> **DATASET SECTION**:
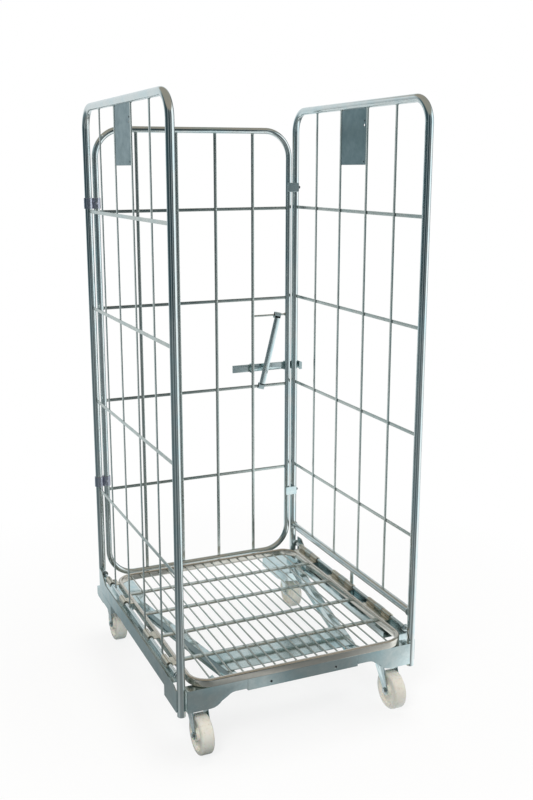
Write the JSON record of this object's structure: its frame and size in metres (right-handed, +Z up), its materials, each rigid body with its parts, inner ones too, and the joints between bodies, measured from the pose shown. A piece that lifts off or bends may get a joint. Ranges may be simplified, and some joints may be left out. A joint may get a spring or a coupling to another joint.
{
  "type": "roll cage container",
  "caption": "Nestable roll cage with bent-tube strip mesh sides, an open front, a swinging rear gate with a slide latch, a fold-up wire deck, a pressed base and swivel casters.",
  "frame": {"origin": "on the ground, midway between the four uprights", "axes": "+Z up, the open front faces -Y and the hinged gate closes the +Y side"},
  "size_m": [0.7272, 0.849, 1.6897],
  "materials": {
    "zinc_tube": "bright zinc plated, bluish, satin",
    "zinc_wire": "bright zinc plated strip and wire",
    "zinc_pressing": "bright zinc plated pressed sheet",
    "deck_zinc": "zinc plated, warm grey, satin",
    "knuckle": "yellow passivated zinc",
    "label_plate": "zinc plated sheet, darker teal grey",
    "hinge_strap": "zinc plated strap, lilac grey",
    "nylon": "cream white moulded nylon, satin"
  },
  "bodies": {
    "base": {"front_cross_plate": "zinc_pressing", "front_hinge_ring": "zinc_wire", "front_left_caster_plate": "zinc_pressing", "front_rail": "zinc_pressing", "front_right_caster_plate": "zinc_pressing", "left_base_diagonal": "zinc_pressing", "left_deck_rod": "zinc_tube", "left_front_corner": "zinc_pressing", "left_label_plate": "label_plate", "left_panel_frame": "zinc_tube", "left_panel_mesh": "zinc_wire", "left_rear_corner": "zinc_pressing", "left_side_rail": "zinc_pressing", "lower_gate_stop": "zinc_pressing", "middle_hinge_ring": "zinc_wire", "rear_hinge_ring": "zinc_wire", "rear_left_caster_plate": "zinc_pressing", "rear_right_caster_plate": "zinc_pressing", "right_base_diagonal": "zinc_pressing", "right_front_corner": "zinc_pressing", "right_hinge_rod": "zinc_tube", "right_label_plate": "label_plate", "right_panel_frame": "zinc_tube", "right_panel_lower_tube": "zinc_tube", "right_panel_mesh": "zinc_wire", "right_panel_post": "zinc_pressing", "right_rear_corner": "zinc_pressing", "right_side_rail": "zinc_pressing", "upper_gate_stop": "zinc_pressing"},
    "deck": {"deck_frame": "deck_zinc", "deck_hook_1": "knuckle", "deck_hook_2": "knuckle", "deck_hook_3": "knuckle", "deck_hook_4": "knuckle", "deck_mesh": "zinc_wire", "front_deck_knuckle": "knuckle", "middle_deck_knuckle": "knuckle", "rear_deck_knuckle": "knuckle"},
    "hinge_straps": {"lower_hinge_strap": "hinge_strap", "upper_hinge_strap": "hinge_strap"},
    "gate": {"gate_frame": "zinc_tube", "gate_mesh": "zinc_wire", "latch_guide": "zinc_pressing", "latch_staple": "zinc_pressing"},
    "latch_bar": {"latch_bar": "zinc_pressing"},
    "latch_lever": {"latch_lever": "zinc_pressing"},
    "front_left_caster": {"front_left_fork": "zinc_pressing", "front_left_axle": "zinc_tube"},
    "front_left_wheel": {"front_left_wheel": "nylon"},
    "front_right_caster": {"front_right_fork": "zinc_pressing", "front_right_axle": "zinc_tube"},
    "front_right_wheel": {"front_right_wheel": "nylon"},
    "rear_left_caster": {"rear_left_fork": "zinc_pressing", "rear_left_axle": "zinc_tube"},
    "rear_left_wheel": {"rear_left_wheel": "nylon"},
    "rear_right_caster": {"rear_right_fork": "zinc_pressing", "rear_right_axle": "zinc_tube"},
    "rear_right_wheel": {"rear_right_wheel": "nylon"}
  },
  "joints": [
    {"name": "deck_fold", "type": "hinge", "parent": "base", "child": "deck", "pos_m": [0.345, 0, 0.22], "axis": [0, 1, 0], "range_deg": [0, 75]},
    {"name": "strap_swing", "type": "hinge", "parent": "base", "child": "hinge_straps", "pos_m": [-0.345, 0.3875, 0.9], "axis": [0, 0, 1], "range_deg": [0, 180]},
    {"name": "gate_swing", "type": "hinge", "parent": "hinge_straps", "child": "gate", "pos_m": [-0.3205, 0.3875, 0.9], "axis": [0, 0, 1], "range_deg": [0, 90]},
    {"name": "lever_turn", "type": "hinge", "parent": "gate", "child": "latch_lever", "pos_m": [0.223, 0.3887, 0.79], "axis": [0, 1, 0], "range_deg": [-6.8, 0]},
    {"name": "latch_slide", "type": "slide", "parent": "gate", "child": "latch_bar", "axis": [1, 0, 0], "range_m": [-0.0077, 0]},
    {"name": "front_left_swivel", "type": "hinge", "parent": "base", "child": "front_left_caster", "pos_m": [-0.289, -0.349, 0.12], "axis": [0, 0, 1], "continuous": true},
    {"name": "front_left_roll", "type": "hinge", "parent": "front_left_caster", "child": "front_left_wheel", "pos_m": [-0.289, -0.385, 0.054], "axis": [1, 0, 0], "continuous": true},
    {"name": "front_right_swivel", "type": "hinge", "parent": "base", "child": "front_right_caster", "pos_m": [0.289, -0.349, 0.12], "axis": [0, 0, 1], "continuous": true},
    {"name": "front_right_roll", "type": "hinge", "parent": "front_right_caster", "child": "front_right_wheel", "pos_m": [0.289, -0.385, 0.054], "axis": [1, 0, 0], "continuous": true},
    {"name": "rear_left_swivel", "type": "hinge", "parent": "base", "child": "rear_left_caster", "pos_m": [-0.314, 0.371, 0.12], "axis": [0, 0, 1], "continuous": true},
    {"name": "rear_left_roll", "type": "hinge", "parent": "rear_left_caster", "child": "rear_left_wheel", "pos_m": [-0.314, 0.335, 0.054], "axis": [1, 0, 0], "continuous": true},
    {"name": "rear_right_swivel", "type": "hinge", "parent": "base", "child": "rear_right_caster", "pos_m": [0.314, 0.371, 0.12], "axis": [0, 0, 1], "continuous": true},
    {"name": "rear_right_roll", "type": "hinge", "parent": "rear_right_caster", "child": "rear_right_wheel", "pos_m": [0.314, 0.335, 0.054], "axis": [1, 0, 0], "continuous": true}
  ],
  "couplings": [
    {"joint": "latch_slide", "follows": "lever_turn", "m_per_rad": 0.0633}
  ]
}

> **DIRECTION**:
Restate the data above word for word.

> **SOLUTION TO THE EXERCISE**:
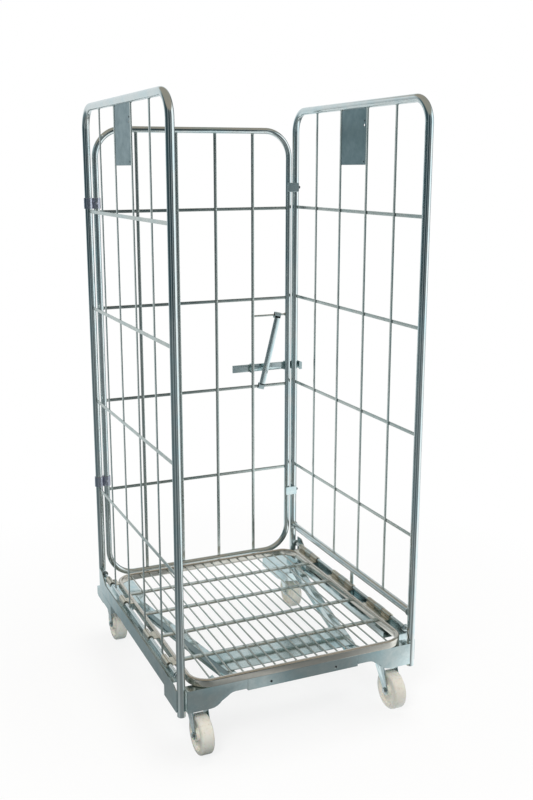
Write the JSON record of this object's structure: its frame and size in metres (right-handed, +Z up), its materials, each rigid body with its parts, inner ones too, and the joints between bodies, measured from the pose shown. A piece that lifts off or bends may get a joint. Ranges may be simplified, and some joints may be left out. A joint may get a spring or a coupling to another joint.
{
  "type": "roll cage container",
  "caption": "Nestable roll cage with bent-tube strip mesh sides, an open front, a swinging rear gate with a slide latch, a fold-up wire deck, a pressed base and swivel casters.",
  "frame": {"origin": "on the ground, midway between the four uprights", "axes": "+Z up, the open front faces -Y and the hinged gate closes the +Y side"},
  "size_m": [0.7272, 0.849, 1.6897],
  "materials": {
    "zinc_tube": "bright zinc plated, bluish, satin",
    "zinc_wire": "bright zinc plated strip and wire",
    "zinc_pressing": "bright zinc plated pressed sheet",
    "deck_zinc": "zinc plated, warm grey, satin",
    "knuckle": "yellow passivated zinc",
    "label_plate": "zinc plated sheet, darker teal grey",
    "hinge_strap": "zinc plated strap, lilac grey",
    "nylon": "cream white moulded nylon, satin"
  },
  "bodies": {
    "base": {"front_cross_plate": "zinc_pressing", "front_hinge_ring": "zinc_wire", "front_left_caster_plate": "zinc_pressing", "front_rail": "zinc_pressing", "front_right_caster_plate": "zinc_pressing", "left_base_diagonal": "zinc_pressing", "left_deck_rod": "zinc_tube", "left_front_corner": "zinc_pressing", "left_label_plate": "label_plate", "left_panel_frame": "zinc_tube", "left_panel_mesh": "zinc_wire", "left_rear_corner": "zinc_pressing", "left_side_rail": "zinc_pressing", "lower_gate_stop": "zinc_pressing", "middle_hinge_ring": "zinc_wire", "rear_hinge_ring": "zinc_wire", "rear_left_caster_plate": "zinc_pressing", "rear_right_caster_plate": "zinc_pressing", "right_base_diagonal": "zinc_pressing", "right_front_corner": "zinc_pressing", "right_hinge_rod": "zinc_tube", "right_label_plate": "label_plate", "right_panel_frame": "zinc_tube", "right_panel_lower_tube": "zinc_tube", "right_panel_mesh": "zinc_wire", "right_panel_post": "zinc_pressing", "right_rear_corner": "zinc_pressing", "right_side_rail": "zinc_pressing", "upper_gate_stop": "zinc_pressing"},
    "deck": {"deck_frame": "deck_zinc", "deck_hook_1": "knuckle", "deck_hook_2": "knuckle", "deck_hook_3": "knuckle", "deck_hook_4": "knuckle", "deck_mesh": "zinc_wire", "front_deck_knuckle": "knuckle", "middle_deck_knuckle": "knuckle", "rear_deck_knuckle": "knuckle"},
    "hinge_straps": {"lower_hinge_strap": "hinge_strap", "upper_hinge_strap": "hinge_strap"},
    "gate": {"gate_frame": "zinc_tube", "gate_mesh": "zinc_wire", "latch_guide": "zinc_pressing", "latch_staple": "zinc_pressing"},
    "latch_bar": {"latch_bar": "zinc_pressing"},
    "latch_lever": {"latch_lever": "zinc_pressing"},
    "front_left_caster": {"front_left_fork": "zinc_pressing", "front_left_axle": "zinc_tube"},
    "front_left_wheel": {"front_left_wheel": "nylon"},
    "front_right_caster": {"front_right_fork": "zinc_pressing", "front_right_axle": "zinc_tube"},
    "front_right_wheel": {"front_right_wheel": "nylon"},
    "rear_left_caster": {"rear_left_fork": "zinc_pressing", "rear_left_axle": "zinc_tube"},
    "rear_left_wheel": {"rear_left_wheel": "nylon"},
    "rear_right_caster": {"rear_right_fork": "zinc_pressing", "rear_right_axle": "zinc_tube"},
    "rear_right_wheel": {"rear_right_wheel": "nylon"}
  },
  "joints": [
    {"name": "deck_fold", "type": "hinge", "parent": "base", "child": "deck", "pos_m": [0.345, 0, 0.22], "axis": [0, 1, 0], "range_deg": [0, 75]},
    {"name": "strap_swing", "type": "hinge", "parent": "base", "child": "hinge_straps", "pos_m": [-0.345, 0.3875, 0.9], "axis": [0, 0, 1], "range_deg": [0, 180]},
    {"name": "gate_swing", "type": "hinge", "parent": "hinge_straps", "child": "gate", "pos_m": [-0.3205, 0.3875, 0.9], "axis": [0, 0, 1], "range_deg": [0, 90]},
    {"name": "lever_turn", "type": "hinge", "parent": "gate", "child": "latch_lever", "pos_m": [0.223, 0.3887, 0.79], "axis": [0, 1, 0], "range_deg": [-6.8, 0]},
    {"name": "latch_slide", "type": "slide", "parent": "gate", "child": "latch_bar", "axis": [1, 0, 0], "range_m": [-0.0077, 0]},
    {"name": "front_left_swivel", "type": "hinge", "parent": "base", "child": "front_left_caster", "pos_m": [-0.289, -0.349, 0.12], "axis": [0, 0, 1], "continuous": true},
    {"name": "front_left_roll", "type": "hinge", "parent": "front_left_caster", "child": "front_left_wheel", "pos_m": [-0.289, -0.385, 0.054], "axis": [1, 0, 0], "continuous": true},
    {"name": "front_right_swivel", "type": "hinge", "parent": "base", "child": "front_right_caster", "pos_m": [0.289, -0.349, 0.12], "axis": [0, 0, 1], "continuous": true},
    {"name": "front_right_roll", "type": "hinge", "parent": "front_right_caster", "child": "front_right_wheel", "pos_m": [0.289, -0.385, 0.054], "axis": [1, 0, 0], "continuous": true},
    {"name": "rear_left_swivel", "type": "hinge", "parent": "base", "child": "rear_left_caster", "pos_m": [-0.314, 0.371, 0.12], "axis": [0, 0, 1], "continuous": true},
    {"name": "rear_left_roll", "type": "hinge", "parent": "rear_left_caster", "child": "rear_left_wheel", "pos_m": [-0.314, 0.335, 0.054], "axis": [1, 0, 0], "continuous": true},
    {"name": "rear_right_swivel", "type": "hinge", "parent": "base", "child": "rear_right_caster", "pos_m": [0.314, 0.371, 0.12], "axis": [0, 0, 1], "continuous": true},
    {"name": "rear_right_roll", "type": "hinge", "parent": "rear_right_caster", "child": "rear_right_wheel", "pos_m": [0.314, 0.335, 0.054], "axis": [1, 0, 0], "continuous": true}
  ],
  "couplings": [
    {"joint": "latch_slide", "follows": "lever_turn", "m_per_rad": 0.0633}
  ]
}